*DATASET RECORDS*
◆ ◆ ◆ ◆ ◆

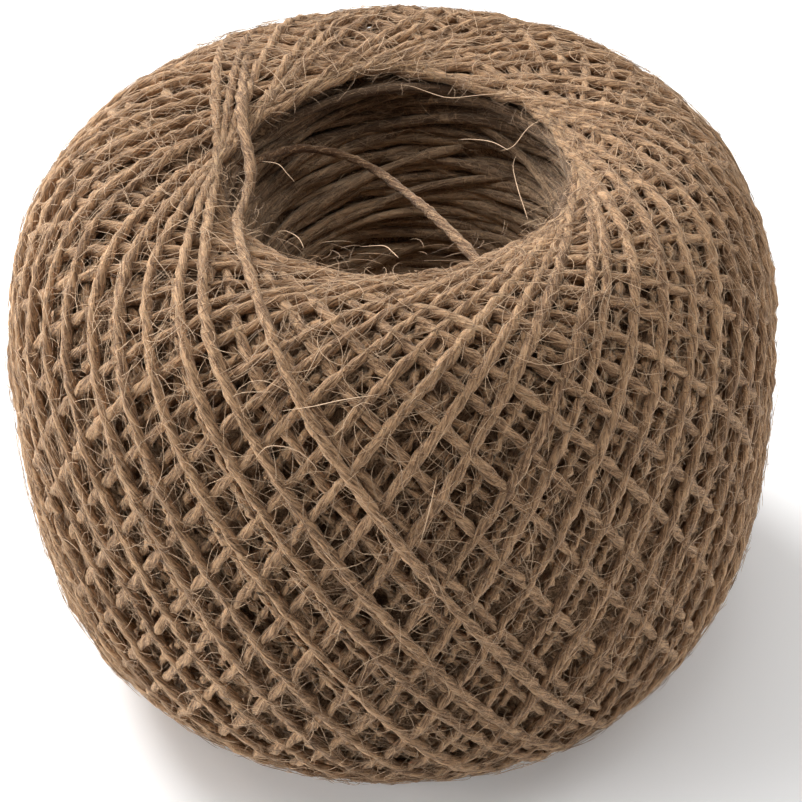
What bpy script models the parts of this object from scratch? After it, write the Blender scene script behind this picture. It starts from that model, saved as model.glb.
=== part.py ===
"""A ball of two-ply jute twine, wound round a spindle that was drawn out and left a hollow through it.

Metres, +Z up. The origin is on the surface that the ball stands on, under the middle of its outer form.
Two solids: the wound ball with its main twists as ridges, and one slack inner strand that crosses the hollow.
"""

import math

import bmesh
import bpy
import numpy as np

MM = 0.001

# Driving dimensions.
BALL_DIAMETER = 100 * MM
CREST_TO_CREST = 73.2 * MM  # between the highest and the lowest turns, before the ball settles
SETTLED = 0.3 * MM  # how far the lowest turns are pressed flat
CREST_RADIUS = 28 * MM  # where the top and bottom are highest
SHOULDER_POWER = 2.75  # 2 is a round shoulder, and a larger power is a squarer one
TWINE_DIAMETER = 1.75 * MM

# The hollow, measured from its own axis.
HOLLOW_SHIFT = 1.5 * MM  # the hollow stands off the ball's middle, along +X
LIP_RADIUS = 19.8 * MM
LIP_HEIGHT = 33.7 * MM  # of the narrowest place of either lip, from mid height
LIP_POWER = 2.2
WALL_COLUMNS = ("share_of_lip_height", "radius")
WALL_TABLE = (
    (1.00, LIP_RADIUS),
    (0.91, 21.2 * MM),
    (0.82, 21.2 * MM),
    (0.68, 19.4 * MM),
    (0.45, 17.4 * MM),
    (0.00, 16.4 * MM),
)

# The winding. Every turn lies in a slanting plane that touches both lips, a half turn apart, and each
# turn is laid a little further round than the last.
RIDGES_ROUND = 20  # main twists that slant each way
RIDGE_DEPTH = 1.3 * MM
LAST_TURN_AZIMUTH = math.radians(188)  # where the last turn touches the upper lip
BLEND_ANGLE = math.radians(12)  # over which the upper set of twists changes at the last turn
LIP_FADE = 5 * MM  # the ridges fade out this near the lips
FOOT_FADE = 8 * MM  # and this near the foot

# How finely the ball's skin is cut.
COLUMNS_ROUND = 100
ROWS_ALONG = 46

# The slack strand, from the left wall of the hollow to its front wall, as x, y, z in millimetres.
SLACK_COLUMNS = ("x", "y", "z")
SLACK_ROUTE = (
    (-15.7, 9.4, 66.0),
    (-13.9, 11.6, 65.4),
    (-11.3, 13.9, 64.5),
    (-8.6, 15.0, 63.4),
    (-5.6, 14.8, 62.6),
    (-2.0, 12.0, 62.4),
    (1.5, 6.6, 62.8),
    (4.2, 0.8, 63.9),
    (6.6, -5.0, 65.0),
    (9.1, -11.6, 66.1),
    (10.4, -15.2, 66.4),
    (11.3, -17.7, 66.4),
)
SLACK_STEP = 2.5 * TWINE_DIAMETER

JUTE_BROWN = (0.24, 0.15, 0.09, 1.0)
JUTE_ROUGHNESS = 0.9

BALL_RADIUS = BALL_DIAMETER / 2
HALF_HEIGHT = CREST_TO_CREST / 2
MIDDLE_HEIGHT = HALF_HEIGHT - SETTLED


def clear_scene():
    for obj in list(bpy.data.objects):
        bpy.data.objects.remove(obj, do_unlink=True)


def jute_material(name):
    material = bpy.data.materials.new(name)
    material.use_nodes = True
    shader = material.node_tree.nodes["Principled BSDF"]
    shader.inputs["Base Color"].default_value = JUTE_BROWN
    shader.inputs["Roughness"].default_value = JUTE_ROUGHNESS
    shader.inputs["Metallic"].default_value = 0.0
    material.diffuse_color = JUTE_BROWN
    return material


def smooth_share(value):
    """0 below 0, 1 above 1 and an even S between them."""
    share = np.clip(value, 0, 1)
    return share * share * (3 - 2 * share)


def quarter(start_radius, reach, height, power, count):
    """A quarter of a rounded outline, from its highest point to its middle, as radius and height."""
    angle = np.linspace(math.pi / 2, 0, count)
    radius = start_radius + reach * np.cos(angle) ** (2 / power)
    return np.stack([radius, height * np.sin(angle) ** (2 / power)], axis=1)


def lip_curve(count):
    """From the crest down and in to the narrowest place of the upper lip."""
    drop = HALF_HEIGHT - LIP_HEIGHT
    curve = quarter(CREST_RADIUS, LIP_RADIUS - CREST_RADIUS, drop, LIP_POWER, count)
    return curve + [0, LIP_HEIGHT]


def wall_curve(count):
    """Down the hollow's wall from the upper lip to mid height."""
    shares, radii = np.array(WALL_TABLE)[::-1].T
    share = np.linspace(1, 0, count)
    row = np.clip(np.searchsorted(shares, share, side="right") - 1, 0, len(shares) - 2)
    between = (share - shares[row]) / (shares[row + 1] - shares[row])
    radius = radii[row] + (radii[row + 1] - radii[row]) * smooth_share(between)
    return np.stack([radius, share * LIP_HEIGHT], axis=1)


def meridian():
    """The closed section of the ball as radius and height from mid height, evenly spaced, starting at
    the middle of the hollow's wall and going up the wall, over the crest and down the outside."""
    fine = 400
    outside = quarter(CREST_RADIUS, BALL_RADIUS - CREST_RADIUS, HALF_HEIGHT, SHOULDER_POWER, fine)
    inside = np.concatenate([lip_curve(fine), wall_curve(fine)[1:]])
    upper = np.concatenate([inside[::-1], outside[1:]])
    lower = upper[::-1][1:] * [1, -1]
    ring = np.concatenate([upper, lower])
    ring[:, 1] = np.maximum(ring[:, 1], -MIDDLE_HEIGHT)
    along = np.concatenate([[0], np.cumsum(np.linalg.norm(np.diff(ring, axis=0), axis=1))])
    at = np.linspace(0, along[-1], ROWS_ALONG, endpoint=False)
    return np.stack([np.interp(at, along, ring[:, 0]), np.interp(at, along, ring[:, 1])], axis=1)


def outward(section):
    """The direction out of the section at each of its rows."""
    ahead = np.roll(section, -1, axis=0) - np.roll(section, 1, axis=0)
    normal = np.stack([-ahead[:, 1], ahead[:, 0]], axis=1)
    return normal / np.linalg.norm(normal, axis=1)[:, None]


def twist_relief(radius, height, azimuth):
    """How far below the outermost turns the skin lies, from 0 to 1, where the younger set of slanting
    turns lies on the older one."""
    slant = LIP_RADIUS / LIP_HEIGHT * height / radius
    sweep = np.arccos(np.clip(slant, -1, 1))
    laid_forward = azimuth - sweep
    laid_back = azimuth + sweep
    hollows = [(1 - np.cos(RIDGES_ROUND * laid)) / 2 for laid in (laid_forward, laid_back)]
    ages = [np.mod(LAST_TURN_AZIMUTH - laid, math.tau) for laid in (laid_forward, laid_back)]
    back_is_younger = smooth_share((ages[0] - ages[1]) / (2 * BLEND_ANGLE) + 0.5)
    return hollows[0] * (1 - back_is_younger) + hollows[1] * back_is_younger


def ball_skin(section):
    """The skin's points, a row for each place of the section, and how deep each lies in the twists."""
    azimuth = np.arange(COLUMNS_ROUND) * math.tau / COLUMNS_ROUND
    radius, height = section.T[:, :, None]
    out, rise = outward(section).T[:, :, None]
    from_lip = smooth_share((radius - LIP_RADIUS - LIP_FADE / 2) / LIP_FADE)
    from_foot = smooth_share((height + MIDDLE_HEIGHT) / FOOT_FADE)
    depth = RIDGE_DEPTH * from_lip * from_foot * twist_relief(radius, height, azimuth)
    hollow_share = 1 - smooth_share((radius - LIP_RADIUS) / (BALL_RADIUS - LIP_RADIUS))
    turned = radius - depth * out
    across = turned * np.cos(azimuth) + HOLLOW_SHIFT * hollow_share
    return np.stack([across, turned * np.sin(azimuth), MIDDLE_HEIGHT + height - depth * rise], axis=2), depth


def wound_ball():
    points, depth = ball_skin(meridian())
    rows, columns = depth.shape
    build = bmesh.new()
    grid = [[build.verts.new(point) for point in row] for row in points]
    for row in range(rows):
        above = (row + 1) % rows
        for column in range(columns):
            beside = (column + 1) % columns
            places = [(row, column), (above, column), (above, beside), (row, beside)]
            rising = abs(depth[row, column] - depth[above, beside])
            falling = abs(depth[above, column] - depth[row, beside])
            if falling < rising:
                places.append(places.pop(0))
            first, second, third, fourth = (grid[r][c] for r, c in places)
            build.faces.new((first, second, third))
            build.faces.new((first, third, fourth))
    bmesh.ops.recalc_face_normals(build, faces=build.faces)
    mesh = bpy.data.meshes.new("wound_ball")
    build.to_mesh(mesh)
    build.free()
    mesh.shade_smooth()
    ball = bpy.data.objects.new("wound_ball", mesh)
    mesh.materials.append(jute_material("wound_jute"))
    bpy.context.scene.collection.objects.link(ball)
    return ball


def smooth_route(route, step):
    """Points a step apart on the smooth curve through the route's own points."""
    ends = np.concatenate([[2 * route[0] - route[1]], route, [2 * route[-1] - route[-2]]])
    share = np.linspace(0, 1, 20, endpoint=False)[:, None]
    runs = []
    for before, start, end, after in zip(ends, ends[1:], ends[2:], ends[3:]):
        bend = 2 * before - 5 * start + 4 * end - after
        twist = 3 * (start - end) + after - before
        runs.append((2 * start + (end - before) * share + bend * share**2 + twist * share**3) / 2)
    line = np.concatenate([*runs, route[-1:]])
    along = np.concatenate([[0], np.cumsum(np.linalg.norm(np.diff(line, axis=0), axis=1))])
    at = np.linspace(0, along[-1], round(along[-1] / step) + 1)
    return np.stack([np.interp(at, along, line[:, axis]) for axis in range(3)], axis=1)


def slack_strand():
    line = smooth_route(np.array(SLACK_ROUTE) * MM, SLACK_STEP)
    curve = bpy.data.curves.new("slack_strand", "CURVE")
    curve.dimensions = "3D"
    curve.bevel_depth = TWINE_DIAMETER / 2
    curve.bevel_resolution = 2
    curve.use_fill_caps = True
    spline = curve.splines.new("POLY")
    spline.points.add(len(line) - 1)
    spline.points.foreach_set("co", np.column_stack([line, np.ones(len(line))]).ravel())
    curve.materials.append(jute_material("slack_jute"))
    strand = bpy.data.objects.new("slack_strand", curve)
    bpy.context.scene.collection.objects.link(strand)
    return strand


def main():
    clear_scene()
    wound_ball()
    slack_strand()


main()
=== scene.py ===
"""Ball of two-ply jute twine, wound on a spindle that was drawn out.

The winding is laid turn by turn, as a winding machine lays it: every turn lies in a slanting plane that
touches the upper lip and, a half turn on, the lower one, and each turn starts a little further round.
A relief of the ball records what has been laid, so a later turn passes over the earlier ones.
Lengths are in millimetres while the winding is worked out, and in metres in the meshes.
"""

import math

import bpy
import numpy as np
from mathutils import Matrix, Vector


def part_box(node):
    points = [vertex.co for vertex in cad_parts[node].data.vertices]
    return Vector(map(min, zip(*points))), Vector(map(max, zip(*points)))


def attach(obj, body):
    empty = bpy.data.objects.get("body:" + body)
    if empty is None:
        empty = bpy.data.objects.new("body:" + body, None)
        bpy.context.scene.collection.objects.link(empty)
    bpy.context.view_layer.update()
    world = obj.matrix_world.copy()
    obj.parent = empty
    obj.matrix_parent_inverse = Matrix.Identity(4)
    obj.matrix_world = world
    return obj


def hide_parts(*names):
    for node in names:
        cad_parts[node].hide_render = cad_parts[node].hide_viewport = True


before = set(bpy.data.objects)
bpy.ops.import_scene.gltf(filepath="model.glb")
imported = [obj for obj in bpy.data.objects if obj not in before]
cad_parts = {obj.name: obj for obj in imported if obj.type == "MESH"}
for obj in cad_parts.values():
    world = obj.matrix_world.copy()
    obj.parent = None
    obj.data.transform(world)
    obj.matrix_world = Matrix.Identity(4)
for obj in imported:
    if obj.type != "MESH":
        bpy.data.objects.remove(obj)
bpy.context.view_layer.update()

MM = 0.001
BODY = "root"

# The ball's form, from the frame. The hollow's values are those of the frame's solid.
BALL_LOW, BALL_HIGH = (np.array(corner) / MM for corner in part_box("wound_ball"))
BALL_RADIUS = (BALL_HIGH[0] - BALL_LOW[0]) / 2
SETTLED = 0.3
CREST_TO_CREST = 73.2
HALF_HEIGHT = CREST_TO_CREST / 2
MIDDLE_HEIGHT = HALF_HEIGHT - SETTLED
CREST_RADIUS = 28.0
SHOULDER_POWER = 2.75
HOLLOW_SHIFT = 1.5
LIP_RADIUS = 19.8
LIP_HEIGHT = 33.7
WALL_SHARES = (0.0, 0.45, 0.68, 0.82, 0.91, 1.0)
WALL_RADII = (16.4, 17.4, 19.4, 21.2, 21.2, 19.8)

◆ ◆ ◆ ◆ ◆

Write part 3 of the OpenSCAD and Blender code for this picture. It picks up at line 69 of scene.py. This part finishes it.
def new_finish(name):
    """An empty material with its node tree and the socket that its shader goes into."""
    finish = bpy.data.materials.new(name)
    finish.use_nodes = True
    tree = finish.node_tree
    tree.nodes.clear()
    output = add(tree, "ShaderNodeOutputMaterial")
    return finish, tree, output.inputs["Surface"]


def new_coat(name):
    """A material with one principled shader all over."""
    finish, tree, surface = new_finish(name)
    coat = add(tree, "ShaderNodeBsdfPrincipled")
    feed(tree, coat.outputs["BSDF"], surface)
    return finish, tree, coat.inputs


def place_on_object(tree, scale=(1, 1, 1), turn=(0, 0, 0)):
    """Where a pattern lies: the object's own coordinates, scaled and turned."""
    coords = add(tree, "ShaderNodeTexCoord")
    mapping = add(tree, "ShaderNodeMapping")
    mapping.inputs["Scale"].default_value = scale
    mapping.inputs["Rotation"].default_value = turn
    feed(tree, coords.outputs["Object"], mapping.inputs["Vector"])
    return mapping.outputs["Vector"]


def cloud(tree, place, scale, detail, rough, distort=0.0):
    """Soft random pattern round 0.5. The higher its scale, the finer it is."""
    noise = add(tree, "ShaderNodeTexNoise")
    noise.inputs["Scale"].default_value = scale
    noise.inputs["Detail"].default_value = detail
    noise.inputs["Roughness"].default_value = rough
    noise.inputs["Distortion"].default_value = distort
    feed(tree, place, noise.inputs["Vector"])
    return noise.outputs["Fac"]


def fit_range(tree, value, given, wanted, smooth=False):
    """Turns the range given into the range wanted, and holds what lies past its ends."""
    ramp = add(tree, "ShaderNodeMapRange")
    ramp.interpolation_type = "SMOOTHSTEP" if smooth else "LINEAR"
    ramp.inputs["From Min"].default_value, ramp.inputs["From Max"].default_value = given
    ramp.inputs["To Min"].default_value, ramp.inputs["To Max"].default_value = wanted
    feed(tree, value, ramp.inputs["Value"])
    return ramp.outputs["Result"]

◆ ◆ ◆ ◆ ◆

Extract verbatim only those lines that run from the line with "What bpy script" to the line with "hollow through it.", inclusive.

*COMPLETED TASK*
What bpy script models the parts of this object from scratch? After it, write the Blender scene script behind this picture. It starts from that model, saved as model.glb.
=== part.py ===
"""A ball of two-ply jute twine, wound round a spindle that was drawn out and left a hollow through it.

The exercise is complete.